— start Supplied material —

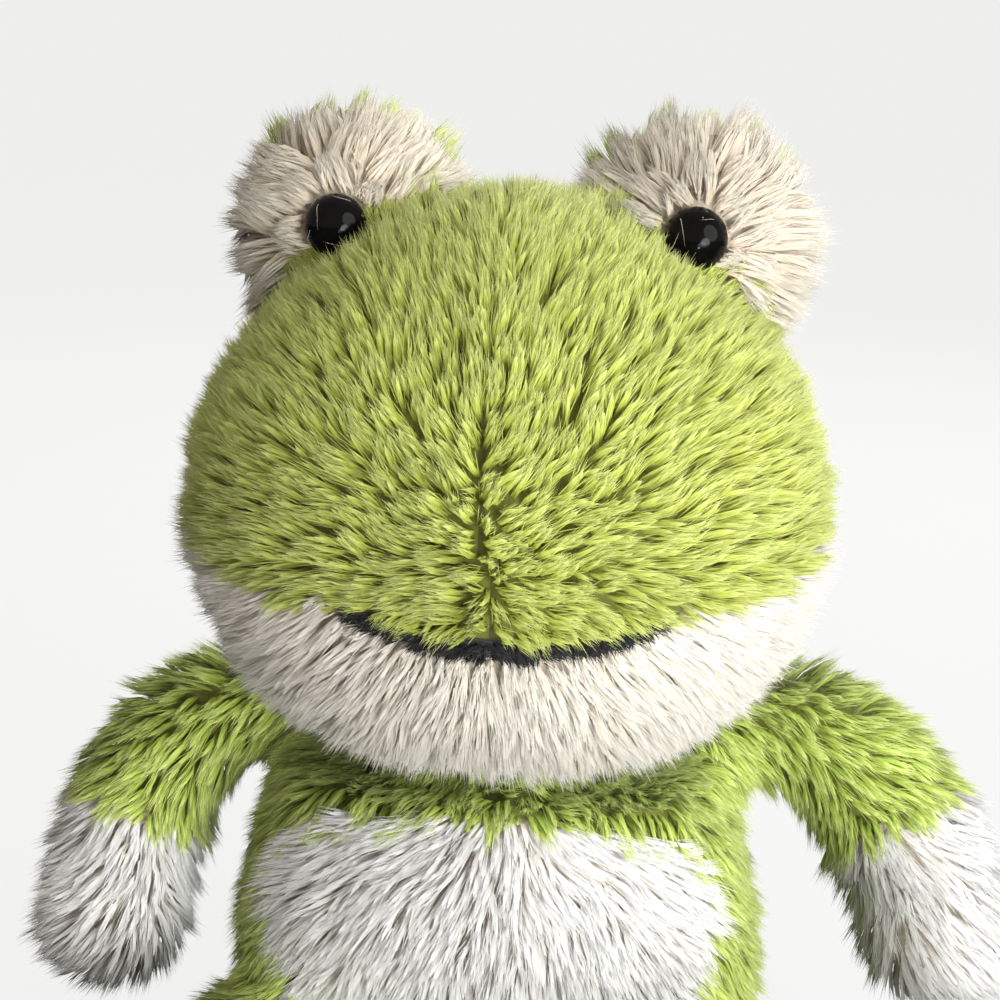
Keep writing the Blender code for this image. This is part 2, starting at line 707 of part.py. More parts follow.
def make_leg(name, side):
    """Green sleeve, white foot and their stuffing, cut flat where they rest."""
    limb = leg_limb(side)
    sleeve = trim(limb_object(f"leg_sleeve_{name}", limb), FLOOR)
    carve(sleeve, limb_object("leg_cavity", limb, inset=PLUSH, end=OVERRUN))
    core = limb_object(f"leg_stuffing_{name}", limb, inset=PLUSH + SEWN_GAP)

    form = foot_form(side)
    ankle = limb_object("ankle_cutter", limb, inset=-SEWN_GAP, end=SEWN_GAP)
    foot = trim(form_object(f"foot_{name}", form, facets=SMALL_FACETS), FLOOR)
    carve(foot, form_object("foot_cavity", form, inset=PLUSH, facets=HOLLOW_FACETS))
    carve(foot, ankle, keep=True)
    foot_core = form_object(f"foot_stuffing_{name}", form, inset=PLUSH + SEWN_GAP, facets=HOLLOW_FACETS)
    carve(foot_core, ankle)
    return [finish(sleeve, GREEN), finish(core, FIBRE), finish(foot, WHITE), finish(foot_core, FIBRE)]


def main():
    for old in list(bpy.data.objects):
        bpy.data.objects.remove(old)
    torso = carrier("torso", (0.0, 0.0, 0.0))
    neck = carrier("neck", NECK_POINT, torso)
    head = carrier("head", NECK_POINT, neck)
    hang(torso, (0.0, 0.0, 0.0), *make_torso())
    neck_ball = ball_object("neck_stuffing", NECK_POINT, NECK_RADIUS)
    hang(neck, NECK_POINT, finish(neck_ball, FIBRE))
    hang(head, NECK_POINT, *make_head())
    for name, side in SIDES.items():
        raised = -RAISED_ARM if name == "left" else 0.0
        shoulder = carrier(f"arm_{name}", shoulder_point(side), torso, raised)
        hang(shoulder, shoulder_point(side), *make_arm(name, side))
        hip = carrier(f"leg_{name}", hip_point(side), torso)
        hang(hip, hip_point(side), *make_leg(name, side))


main()
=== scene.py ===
"""The looks of a sitting plush frog: long pile, glossy eyes and a felt mouth.

Laid out as a Blender add-on and run as a script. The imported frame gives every
place. Each panel of cloth is cut from one smooth form round its body of the
frog, and its pile grows from the panel, strand by strand, in tufts. Lengths
are in metres, +Z is up and the frog looks along -Y.
"""

import json
import math
from dataclasses import dataclass

import bmesh
import bpy
import numpy as np
from bpy.props import FloatProperty, FloatVectorProperty, IntProperty, PointerProperty
from mathutils import Matrix, Vector, noise
from mathutils.bvhtree import BVHTree
from mathutils.kdtree import KDTree


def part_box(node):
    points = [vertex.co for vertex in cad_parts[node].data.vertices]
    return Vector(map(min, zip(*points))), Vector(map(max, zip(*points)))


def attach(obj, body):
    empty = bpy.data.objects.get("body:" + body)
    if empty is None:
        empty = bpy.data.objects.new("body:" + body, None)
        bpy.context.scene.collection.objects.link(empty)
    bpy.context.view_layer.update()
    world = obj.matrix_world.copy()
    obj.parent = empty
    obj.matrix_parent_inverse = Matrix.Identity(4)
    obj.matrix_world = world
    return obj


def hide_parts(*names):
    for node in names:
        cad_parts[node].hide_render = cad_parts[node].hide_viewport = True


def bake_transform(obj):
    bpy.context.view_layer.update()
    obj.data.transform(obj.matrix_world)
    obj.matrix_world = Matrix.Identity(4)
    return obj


bl_info = {
    "name": "Plush Frog Looks",
    "version": (1, 0, 0),
    "blender": (4, 5, 0),
    "location": "View3D > Sidebar > Frog",
    "description": "Dresses a sitting plush frog in long pile, with glossy eyes and a felt mouth",
    "category": "Add Mesh",
}

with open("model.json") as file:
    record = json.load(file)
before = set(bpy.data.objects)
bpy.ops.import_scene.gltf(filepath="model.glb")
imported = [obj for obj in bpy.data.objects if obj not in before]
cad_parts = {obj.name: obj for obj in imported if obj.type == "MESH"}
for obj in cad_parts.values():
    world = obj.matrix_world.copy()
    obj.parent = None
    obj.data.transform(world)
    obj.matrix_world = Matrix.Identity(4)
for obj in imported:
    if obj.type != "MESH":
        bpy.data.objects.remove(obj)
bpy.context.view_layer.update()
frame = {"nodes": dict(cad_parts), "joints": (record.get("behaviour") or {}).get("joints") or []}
SIDES = {"left": 1.0, "right": -1.0}
DOWN = np.array((0.0, 0.0, -1.0))
MERGE_DISTANCE = 0.00001
TREES = {}
FINISHES = {}


def metres(name, text, default, **limits):
    """Property for a length in metres."""
    return FloatProperty(name=name, description=text, default=default, unit="LENGTH", **limits)


def degrees(name, text, default):
    """Property for an angle, given in degrees."""
    return FloatProperty(name=name, description=text, default=math.radians(default), subtype="ANGLE")


def fraction(name, text, default, high=1.0):
    """Property for a share."""
    return FloatProperty(name=name, description=text, default=default, min=0.0, max=high)


def watts(name, text, default):
    """Property for the power of a lamp."""
    return FloatProperty(name=name, description=text, default=default, unit="POWER")


def hue(name, text, default):
    """Property for a colour."""
    return FloatVectorProperty(name=name, description=text, default=default, subtype="COLOR")


class FrogCloth(bpy.types.PropertyGroup):
    """Sizes of the cloth and of its pile."""

    pile_depth: metres("Pile Depth", "How far the woven backing lies under the pile's outline",
                       0.0055, min=0.001, max=0.009)
    thickness: metres("Cloth Thickness", "Thickness of the woven backing", 0.0022, min=0.0005, max=0.004)
    grain: metres("Form Grain", "Size of the facets that a form is made from", 0.0028, min=0.001, max=0.006)
    tuft_spacing: metres("Tuft Spacing", "Distance between the tufts", 0.0024, min=0.001, max=0.01)
    tuft_width: metres("Tuft Width", "Width of a tuft's dense middle", 0.0015, min=0.0002, max=0.006)
    strand_width: metres("Strand Width", "Width of one loose strand", 0.00036, min=0.0001, max=0.003)
    strands: IntProperty(name="Loose Strands", description="Loose strands round the middle of each tuft",
                         default=12, min=0, max=24)
    fray: metres("Fray", "How far loose strands stray from their tuft's middle", 0.0010, min=0.0, max=0.004)
    clump_spacing: metres("Clump Spacing", "Distance between the clumps that tufts gather in",
                          0.0052, min=0.001, max=0.02)
    edge_rise: degrees("Edge Rise", "How much steeper the pile stands at a seam", 18.0)
    edge_crowd: fraction("Edge Crowd", "Share of tufts added at a seam", 0.35, high=2.0)
    softness: fraction("Softness", "Share by which the pile is lit as the cloth under it", 0.80)
    white_softness: fraction("White Softness", "The same share for the white pile", 0.90)
    seed: IntProperty(name="Seed", description="Start of the pile's random numbers", default=7)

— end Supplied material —

Exercise instructions
The lines to transcribe begin at the line with "(0.0, 0.0, 0.0))" and end at the line with "obj.data.transform(obj.matrix_world)"; copy them exactly, both ends included.

Finished answer
    torso = carrier("torso", (0.0, 0.0, 0.0))
    neck = carrier("neck", NECK_POINT, torso)
    head = carrier("head", NECK_POINT, neck)
    hang(torso, (0.0, 0.0, 0.0), *make_torso())
    neck_ball = ball_object("neck_stuffing", NECK_POINT, NECK_RADIUS)
    hang(neck, NECK_POINT, finish(neck_ball, FIBRE))
    hang(head, NECK_POINT, *make_head())
    for name, side in SIDES.items():
        raised = -RAISED_ARM if name == "left" else 0.0
        shoulder = carrier(f"arm_{name}", shoulder_point(side), torso, raised)
        hang(shoulder, shoulder_point(side), *make_arm(name, side))
        hip = carrier(f"leg_{name}", hip_point(side), torso)
        hang(hip, hip_point(side), *make_leg(name, side))


main()
=== scene.py ===
"""The looks of a sitting plush frog: long pile, glossy eyes and a felt mouth.

Laid out as a Blender add-on and run as a script. The imported frame gives every
place. Each panel of cloth is cut from one smooth form round its body of the
frog, and its pile grows from the panel, strand by strand, in tufts. Lengths
are in metres, +Z is up and the frog looks along -Y.
"""

import json
import math
from dataclasses import dataclass

import bmesh
import bpy
import numpy as np
from bpy.props import FloatProperty, FloatVectorProperty, IntProperty, PointerProperty
from mathutils import Matrix, Vector, noise
from mathutils.bvhtree import BVHTree
from mathutils.kdtree import KDTree


def part_box(node):
    points = [vertex.co for vertex in cad_parts[node].data.vertices]
    return Vector(map(min, zip(*points))), Vector(map(max, zip(*points)))


def attach(obj, body):
    empty = bpy.data.objects.get("body:" + body)
    if empty is None:
        empty = bpy.data.objects.new("body:" + body, None)
        bpy.context.scene.collection.objects.link(empty)
    bpy.context.view_layer.update()
    world = obj.matrix_world.copy()
    obj.parent = empty
    obj.matrix_parent_inverse = Matrix.Identity(4)
    obj.matrix_world = world
    return obj


def hide_parts(*names):
    for node in names:
        cad_parts[node].hide_render = cad_parts[node].hide_viewport = True


def bake_transform(obj):
    bpy.context.view_layer.update()
    obj.data.transform(obj.matrix_world)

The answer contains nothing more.